# BLD Support Group (Facebook)



## Noahaha (Sep 8, 2013)

Hey everyone!

Riley and I started a group for people to discuss BLD. It's meant to be a place where people can ask questions and give advice to others. You get points for helping people out. I think we'll have a lot of fun in it.

So if you have a facebook profile, and you're interested in getting better at BLD or helping other people get better, join here:

https://www.facebook.com/groups/437404666380294/


Happy BLDing!


----------



## Robert-Y (Sep 8, 2013)

Sure why not, it's my worst event 

Hopefully this will motivate me more...

Thanks!


----------



## moralsh (Sep 8, 2013)

Nice, I'm in!


----------



## BillyRain (Sep 8, 2013)

What about BLDers... :/


----------



## KongShou (Sep 8, 2013)

Might motivate me to finally learn bld

I'm so bad at it


----------



## Stefan (Sep 8, 2013)

Merriam-Webster:
_"a group of people with common experiences and concerns who provide *emotional and moral support* for one another"_

Wikipedia:
_"In a support group, members provide each other with various types of help, usually nonprofessional and nonmaterial, for a particular shared, *usually burdensome*, characteristic. Members with the same issues can come together for sharing *coping strategies*, to feel more empowered and for find a sense of community. The help may take the form of providing and evaluating relevant information, relating personal experiences, listening to and accepting others' experiences, *providing sympathetic understanding* and establishing social networks."_

So... I guess this is for people who DNF a lot?


----------



## moralsh (Sep 8, 2013)

Well, people who do BLD usually DNF more than people who don't 

Hi, my name is Raúl and I do BLD


----------



## Olenik (Sep 8, 2013)

I probably need this group after failing 5BLD at next weeks comp...


----------



## Noahaha (Sep 8, 2013)

Stefan said:


> So... I guess this is for people who DNF a lot?

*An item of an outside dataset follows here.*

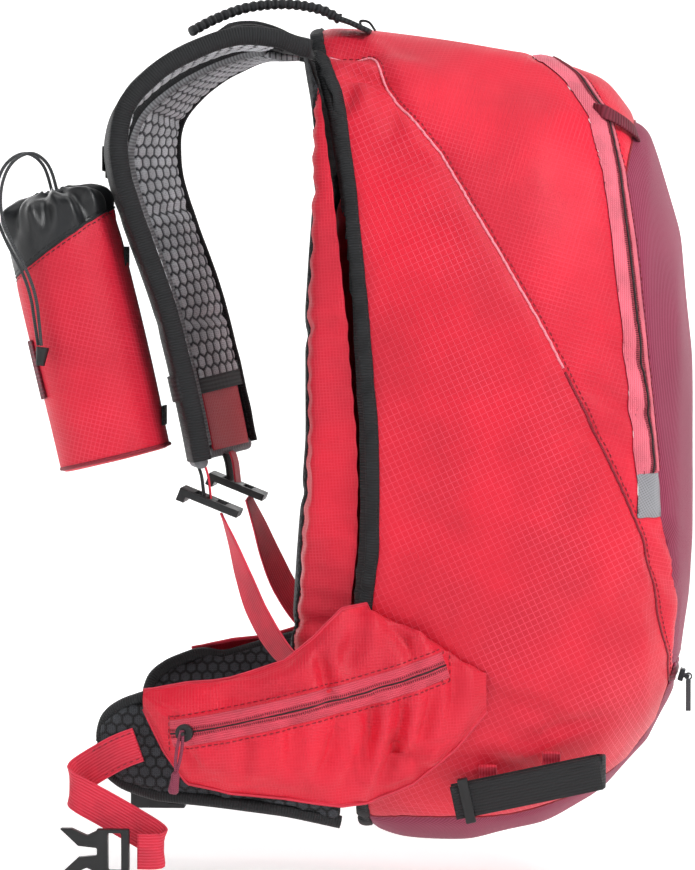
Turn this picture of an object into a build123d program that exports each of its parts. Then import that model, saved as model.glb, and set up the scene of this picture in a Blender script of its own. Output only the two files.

Yeah. Plus BLD is an addiction.


----------



## DrKorbin (Sep 8, 2013)

Excuse me, dear sir:

1) What is the point in getting points?
2) Why not just use OABQ thread?


----------



## Noahaha (Sep 8, 2013)

DrKorbin said:


> Excuse me, dear sir:
> 
> 1) What is the point in getting points?
> 2) Why not just use OABQ thread?



1) Just something silly to encourage people to be helpful.
2) Lots of reasons:
-More people can take part in a discussion at the same time.
-It's easier to have a longer discussion.
-There will be more tolerance for noobishness and lack of research.
-You don't have to have a forum account.
-The questions are separated into their own threads.
-There's more room for slightly off topic/wandering discussion.
-People tend to go on facebook a lot more often than the forum.
-We've already had a handful of posts in the group with 10 or more comments, and many people weighing in. The forum doesn't provide an environment where everyone is encouraged to give their two cents all the time, not that that's a bad thing.

TBH for this kind of purpose, I think that the OABQT is pretty inadequate for a beginner/a large group of beginners. It's pretty great if you're looking for specific advice, but if you're confused about something basic, it can take days to sort out.


----------



## cmhardw (Sep 9, 2013)

I joined, this is a cool idea. As I wrote on the group I'm not sure I have much to contribute nowadays, but I guess I can always help out beginners who are just getting started and maybe the occasional intermediate BLD cuber too.


----------



## Tim Major (Sep 9, 2013)

My name is Tim and I got 0/2 two times at Australia Nationals yesterday.

_hi Tim_

both 2/2 multi attempts screwed up with tiny mistakes for 0/2 (changed letter system, memo'd one piece with old system but executed with new system so 3 edges off, then 5 edges.)


----------